**Written exercise**
Locate every line in the records below that holds the word "More" and return each one.

**Data supplied**
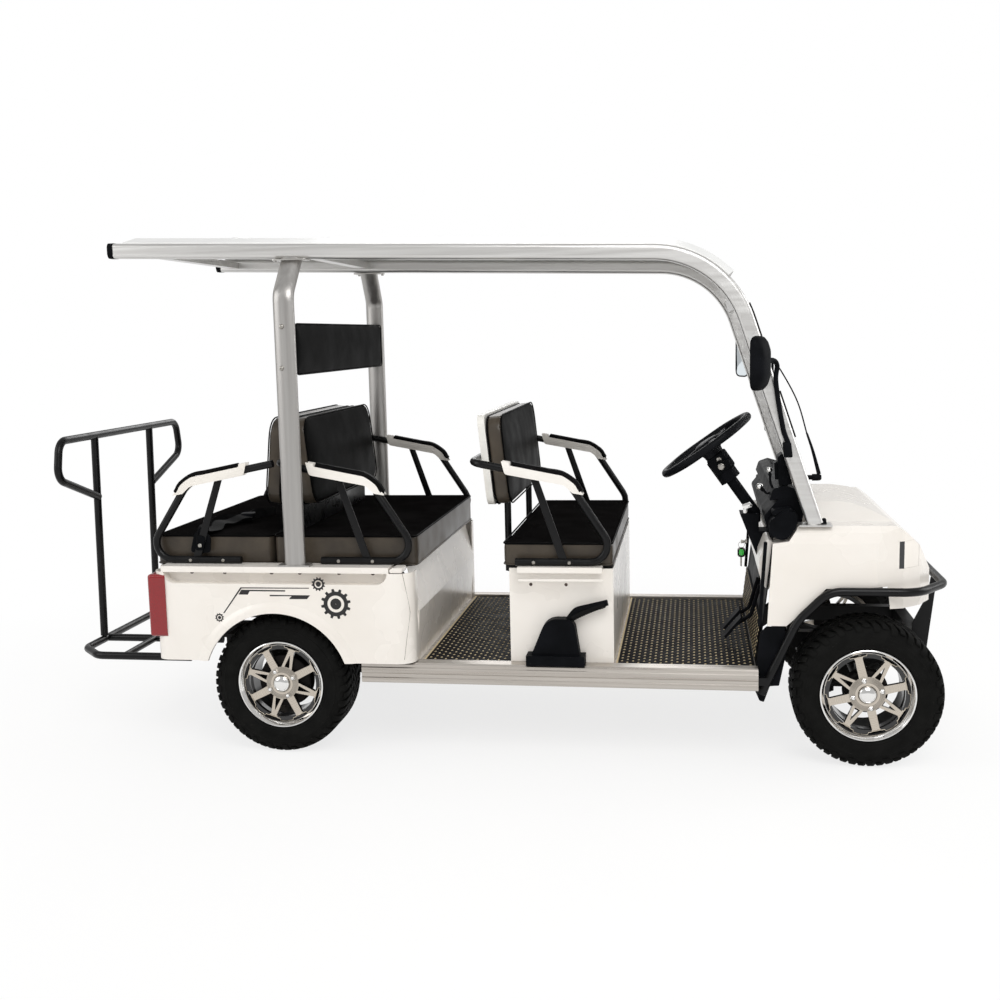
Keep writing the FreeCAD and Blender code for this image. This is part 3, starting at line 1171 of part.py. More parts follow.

==

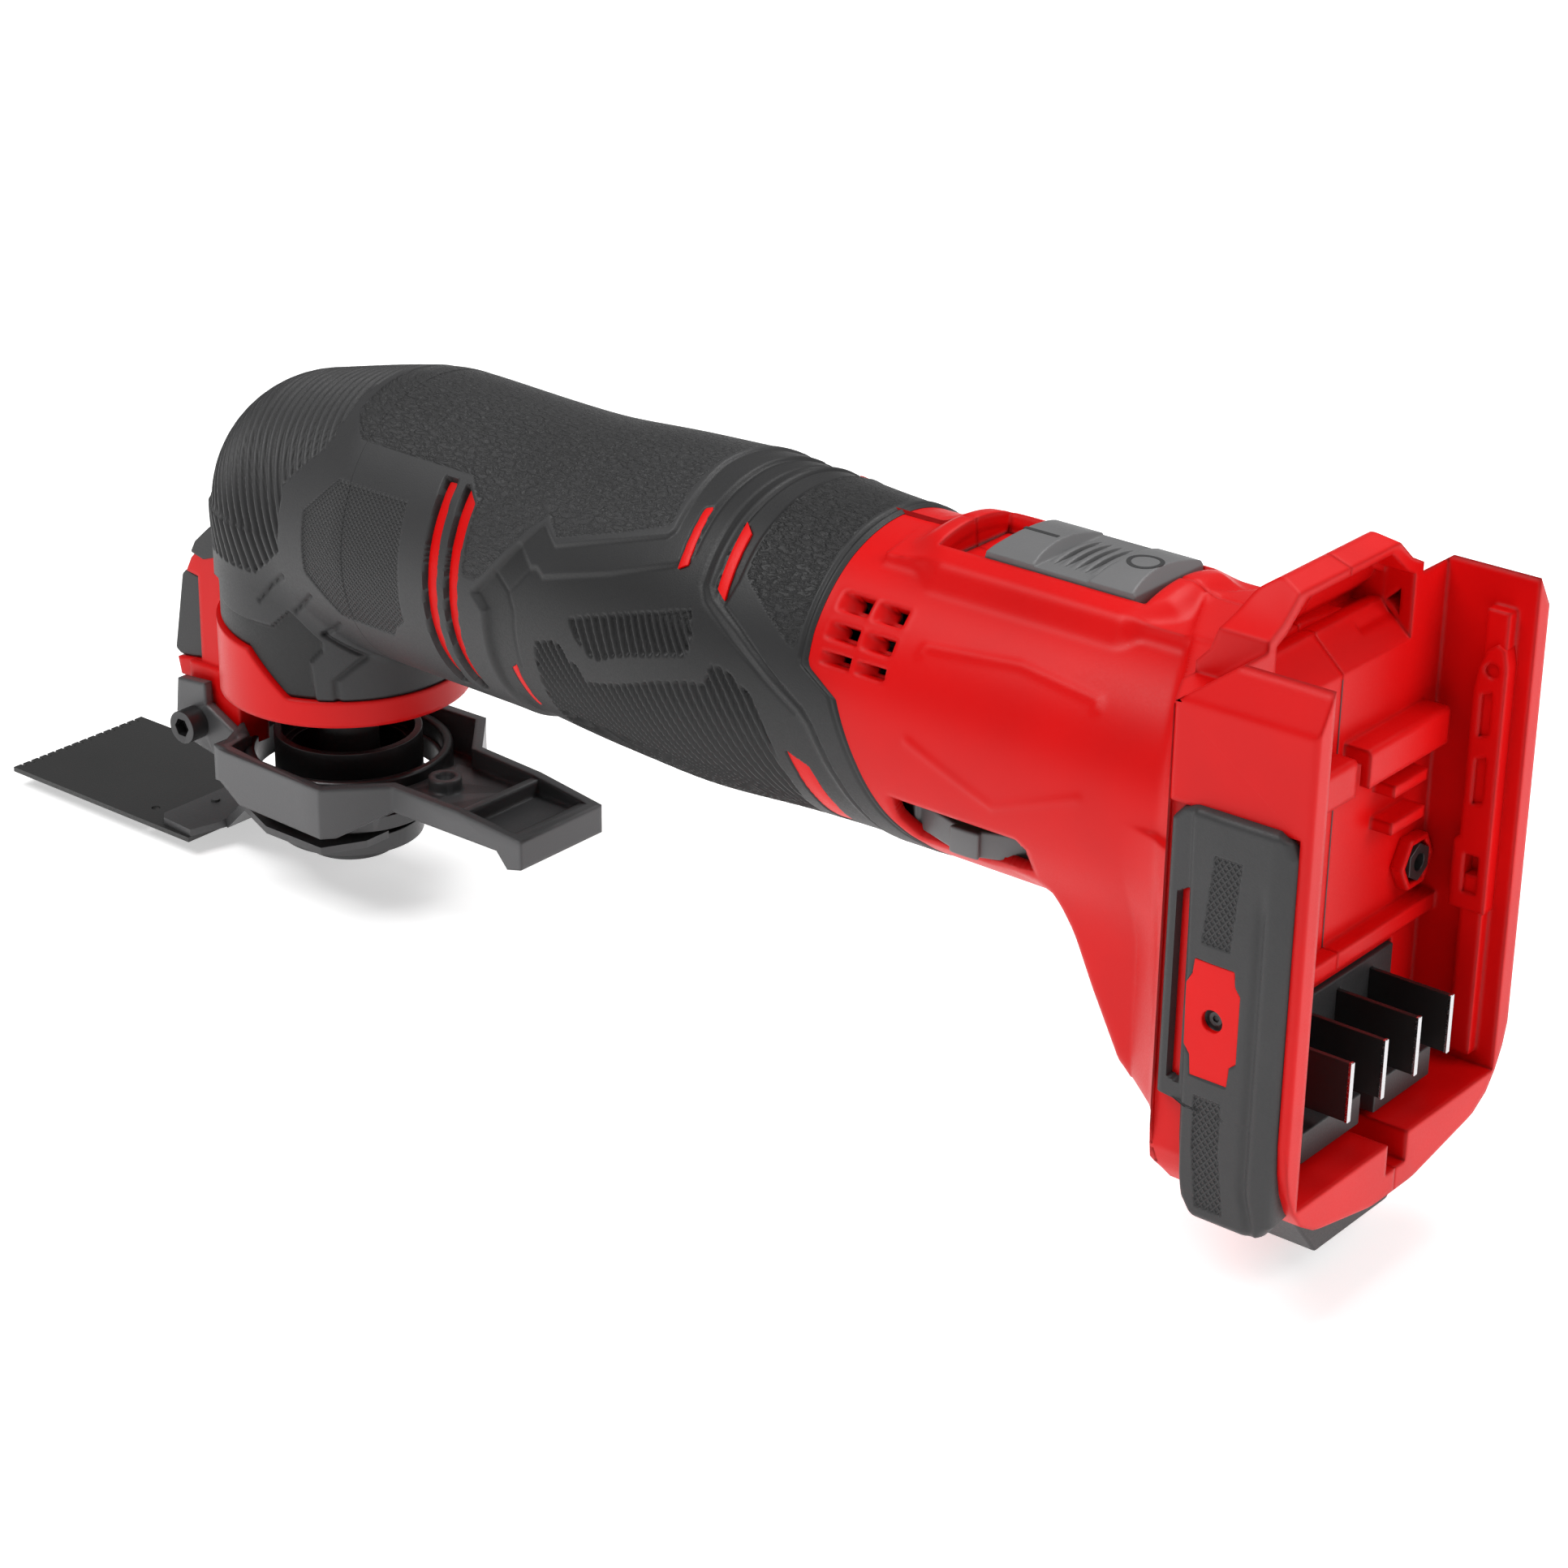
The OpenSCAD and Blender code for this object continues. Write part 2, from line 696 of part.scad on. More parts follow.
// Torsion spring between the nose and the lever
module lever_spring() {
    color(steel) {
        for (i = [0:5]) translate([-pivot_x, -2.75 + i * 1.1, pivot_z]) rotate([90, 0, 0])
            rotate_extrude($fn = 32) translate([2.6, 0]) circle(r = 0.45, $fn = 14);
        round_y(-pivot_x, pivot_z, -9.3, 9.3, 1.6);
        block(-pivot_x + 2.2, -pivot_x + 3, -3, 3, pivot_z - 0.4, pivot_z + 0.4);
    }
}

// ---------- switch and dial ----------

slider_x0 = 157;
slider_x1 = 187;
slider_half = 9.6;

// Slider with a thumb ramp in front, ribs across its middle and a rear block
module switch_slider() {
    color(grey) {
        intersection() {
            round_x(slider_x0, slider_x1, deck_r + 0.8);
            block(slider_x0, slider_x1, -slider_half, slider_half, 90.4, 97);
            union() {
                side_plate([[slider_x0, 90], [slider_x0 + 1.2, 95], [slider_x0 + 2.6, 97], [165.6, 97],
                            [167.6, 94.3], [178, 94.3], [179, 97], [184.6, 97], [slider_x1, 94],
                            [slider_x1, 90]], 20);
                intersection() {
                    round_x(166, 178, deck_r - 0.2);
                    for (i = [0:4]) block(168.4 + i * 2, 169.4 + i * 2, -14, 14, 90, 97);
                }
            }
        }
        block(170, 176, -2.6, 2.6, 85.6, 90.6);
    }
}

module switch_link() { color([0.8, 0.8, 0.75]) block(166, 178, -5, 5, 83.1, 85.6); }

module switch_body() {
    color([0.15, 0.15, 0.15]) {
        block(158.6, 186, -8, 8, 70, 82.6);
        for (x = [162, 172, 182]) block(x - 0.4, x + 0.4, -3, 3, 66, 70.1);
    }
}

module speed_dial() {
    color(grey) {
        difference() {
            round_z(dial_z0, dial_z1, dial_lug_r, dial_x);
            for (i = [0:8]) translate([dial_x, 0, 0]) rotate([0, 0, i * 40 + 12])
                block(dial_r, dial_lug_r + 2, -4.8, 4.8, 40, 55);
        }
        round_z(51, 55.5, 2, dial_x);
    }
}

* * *

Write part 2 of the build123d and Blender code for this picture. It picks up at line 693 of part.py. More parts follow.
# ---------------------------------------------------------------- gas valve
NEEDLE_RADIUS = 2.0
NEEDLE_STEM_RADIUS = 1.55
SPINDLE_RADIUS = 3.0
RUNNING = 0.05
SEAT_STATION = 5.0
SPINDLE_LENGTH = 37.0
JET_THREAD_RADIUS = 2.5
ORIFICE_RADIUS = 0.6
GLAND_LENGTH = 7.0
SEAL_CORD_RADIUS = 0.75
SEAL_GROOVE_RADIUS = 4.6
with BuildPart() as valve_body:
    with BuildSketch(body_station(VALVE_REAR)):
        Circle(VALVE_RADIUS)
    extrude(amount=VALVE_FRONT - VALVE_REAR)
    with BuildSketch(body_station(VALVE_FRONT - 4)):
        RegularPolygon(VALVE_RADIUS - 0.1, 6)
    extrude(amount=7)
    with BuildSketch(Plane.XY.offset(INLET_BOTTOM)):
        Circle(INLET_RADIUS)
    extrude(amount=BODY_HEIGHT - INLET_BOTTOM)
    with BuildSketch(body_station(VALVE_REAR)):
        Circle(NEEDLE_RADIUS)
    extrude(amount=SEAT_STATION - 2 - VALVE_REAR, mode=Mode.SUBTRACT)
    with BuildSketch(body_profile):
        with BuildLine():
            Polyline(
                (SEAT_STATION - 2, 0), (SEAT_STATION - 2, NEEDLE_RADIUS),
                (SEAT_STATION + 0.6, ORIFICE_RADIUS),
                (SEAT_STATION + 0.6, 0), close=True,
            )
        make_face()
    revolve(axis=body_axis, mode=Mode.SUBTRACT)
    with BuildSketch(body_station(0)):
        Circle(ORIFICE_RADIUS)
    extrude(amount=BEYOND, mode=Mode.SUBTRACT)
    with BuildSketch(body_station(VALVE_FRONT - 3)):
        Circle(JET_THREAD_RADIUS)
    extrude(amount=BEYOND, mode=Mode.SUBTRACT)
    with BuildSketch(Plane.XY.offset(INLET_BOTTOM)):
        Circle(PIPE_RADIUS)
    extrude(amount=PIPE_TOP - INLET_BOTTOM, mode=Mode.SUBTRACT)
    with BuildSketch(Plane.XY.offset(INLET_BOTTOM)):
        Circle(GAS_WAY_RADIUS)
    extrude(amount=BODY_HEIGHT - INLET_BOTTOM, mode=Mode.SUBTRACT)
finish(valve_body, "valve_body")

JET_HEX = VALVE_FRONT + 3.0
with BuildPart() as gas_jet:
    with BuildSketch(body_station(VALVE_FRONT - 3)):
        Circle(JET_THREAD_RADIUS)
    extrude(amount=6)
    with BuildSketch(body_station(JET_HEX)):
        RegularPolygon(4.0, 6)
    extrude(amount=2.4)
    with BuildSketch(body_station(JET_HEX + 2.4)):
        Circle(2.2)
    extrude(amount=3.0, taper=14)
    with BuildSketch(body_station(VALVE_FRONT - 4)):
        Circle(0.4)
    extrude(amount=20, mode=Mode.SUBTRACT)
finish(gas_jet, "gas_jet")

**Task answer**
Keep writing the FreeCAD and Blender code for this image. This is part 3, starting at line 1171 of part.py. More parts follow.
The OpenSCAD and Blender code for this object continues. Write part 2, from line 696 of part.scad on. More parts follow.
Write part 2 of the build123d and Blender code for this picture. It picks up at line 693 of part.py. More parts follow.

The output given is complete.